Os dados do primeiro trimestre mostram uma surpresa maior pela ótica da produção (lado da oferta) que da absorção doméstica (demanda), que cresceu 0,8%, bem acima do PIB. Uma parte do crescimento da demanda foi atendida pelas importações (o setor externo contribuiu com -0,1ponto porcentual para o crescimento do trimestre) e outra parte, pelos estoques.
O consumo continua crescendo na economia brasileira (1%). Foi o investimento que caiu 1,8%. Uma parte da queda do investimento tem fatores específicos, como a produção de bens de capital para os segmentos de transporte, que caiu um pouco mais de 20% (o resto subiu cerca de 0,8%), em parte consequência da entrada em vigor de mudança tecnológica (para veículos mais alinhados com a sustentabilidade ambiental). Mas como ainda há capacidade ociosa na indústria, e as incertezas globais têm aumentado, é natural esperar um processo mais lento de recuperação dos investimentos.

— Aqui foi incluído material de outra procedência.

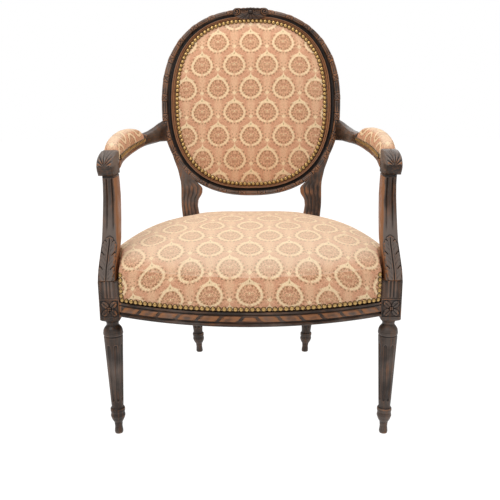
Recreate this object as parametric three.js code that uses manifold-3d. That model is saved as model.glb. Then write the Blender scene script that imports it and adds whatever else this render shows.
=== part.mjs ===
// Fauteuil: an open armchair with a medallion back, in millimetres. Up is +Z, the front is -Y.
// Left and right are as seen from the front, so left is -X.
import * as THREE from "three";
import { mergeVertices } from "three/addons/utils/BufferGeometryUtils.js";
import Module from "manifold-3d";

const wasm = await Module();
wasm.setup();

// Clearances and sheet thicknesses
const fitGap = 0.35;
const cutOverrun = 4;
const coverThickness = 2.4;
const clothThickness = 1.4;
const strapThickness = 1.8;

// Front legs
const legSpacing = 598;
const blockSize = 44;
const turnedHeight = 268;
const blockRise = 10;
const blockChamfer = 10;
const legRadius = 21.4;
const fluteDepth = 2.2;
const legSides = 16;

// Rear legs and uprights
const rearBlockSpacing = 330;
const rearBlockLead = 46;
const rearBlockRise = 40;
const rearSplay = 41;
const rearToeIn = 9;

// Seat rails
const railDrop = 17;
const railHeight = 67;
const ledgeHeight = 31;
const frontBow = 65;
const sideBow = 22;
const frontRailThickness = 28;
const sideRailThickness = 24;
const backRailThickness = 24;
const bandProud = 3.5;
const beadProud = 4;
const filletProud = 2;
const tenonLength = 14;
const tenonThickness = 9;
const tenonHeight = 38;

// Corner blocks and their screws
const frontBlockReach = 78;
const rearBlockReach = 70;
const cornerBlockDrop = 10;
const screwRadius = 2.2;
const screwHeadRadius = 4.4;
const screwHeadHeight = 2.6;
const screwLength = 48;

// Seat upholstery
const borderHeight = 66;
const borderDrawIn = 3;
const edgeRounding = 4;
const crownHeight = 76;
const strapWidth = 52;
const strapSetback = 16;
const springRadius = 34;
const springWire = 2.2;
const springTurns = 3;

// Medallion back
const medallionRise = 121;
const medallionLead = 45;
const medallionWidth = 487;
const medallionHeight = 500.6;
const backRake = THREE.MathUtils.degToRad(11.7);
const outerExponent = 2.35;
const frameDepth = 28;
const rebateDepth = 5;
const coveDepth = 5.5;
const bandRise = 1;
const edgeDrop = 6;
const sideFaceWidth = 43;
const headFaceWidth = 30.8;
const innerExponent = 2.5;
const innerLip = 18;
const crestAngle = THREE.MathUtils.degToRad(50);
const lowerAngle = THREE.MathUtils.degToRad(28.5);
const uprightFrontStep = 1.5;
const uprightBackStep = 1;
const backCrown = 24;
const outsideBulge = 3;

// Arms
const armClearance = 233;
const armReach = 472;
const armFront = 8;
const armPastJoint = 2.2;
const armOutsideJoint = 3.6;
const armBelowJoint = 22;
const armAboveJoint = 37.3;
const armCentre = 290;
const armWidth = 38;
const armSeatRise = 43;
const knuckleDepth = 74;
const knuckleHeight = 52;
const knuckleWidth = 37;
const knuckleFront = 32;
const eyeRadius = 5;
const padRearGap = 10.4;
const padHeight = 35;
const padSlot = 2;
const supportWidth = 37;
const supportDepth = 41;
const supportOutset = 3.5;
const supportShift = 17.5;
const grooveDepth = 2.2;

// Dowels
const dowelRadius = 4;
const dowelLength = 30;
const armDowelSetback = 6;

// Nails
const nailRadius = 5.3;
const nailHeight = 2.8;
const nailPitch = 11.3;
const stripHalfWidth = 0.8;
const stripHeight = 0.5;

// Carving
const carvingRelief = 4.5;
const crestCarvingWidth = 104;
const leafHeight = 120;
const leafRelief = 3;
const rosetteRadius = 13;

const legHalf = legSpacing / 2;
const blockHalf = blockSize / 2;
const rearHalf = rearBlockSpacing / 2;
const railBottom = turnedHeight + railDrop;
const railTop = railBottom + railHeight;
const blockTop = railTop + blockRise;
const rearBlockTop = railTop + rearBlockRise;
const rearBlockDepth = armReach - rearBlockLead;
const medallionBottom = railTop + medallionRise;
const medallionSetback = armReach - medallionLead;
const nailRingWidth = medallionWidth - 2 * sideFaceWidth;
const nailRingHeight = medallionHeight - 2 * headFaceWidth;
const armUnder = railTop + armClearance;
const ledgeTop = railBottom + ledgeHeight;
const borderBottom = ledgeTop + fitGap;
const borderTop = borderBottom + borderHeight;
const blockInner = legHalf - blockHalf;
const blockOuter = legHalf + blockHalf;
const rearInner = rearHalf - blockHalf;
const rearOuter = rearHalf + blockHalf;
const rearFront = rearBlockDepth - blockHalf;
const rearFace = rearBlockDepth + blockHalf;

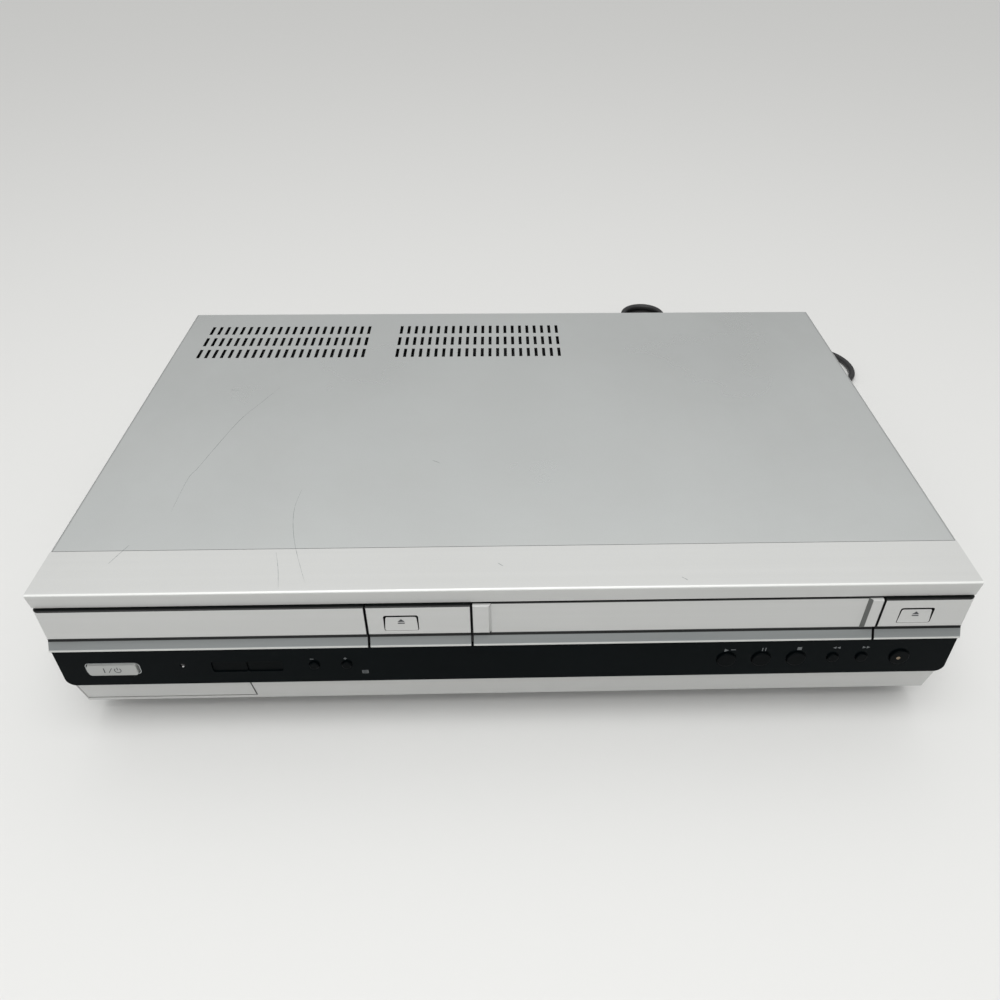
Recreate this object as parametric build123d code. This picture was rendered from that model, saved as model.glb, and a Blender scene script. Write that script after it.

Nesse contexto global, são necessários estímulos que de fato incentivem. O Brasil deveria concentrar-se em incentivar o investimento, o caminho mais direto para recuperar o crescimento de forma sustentável. Para isso é necessário oferecer as melhores condições ao investimento, por meio de segurança (clima de negócios) e retorno adequado ao longo do tempo.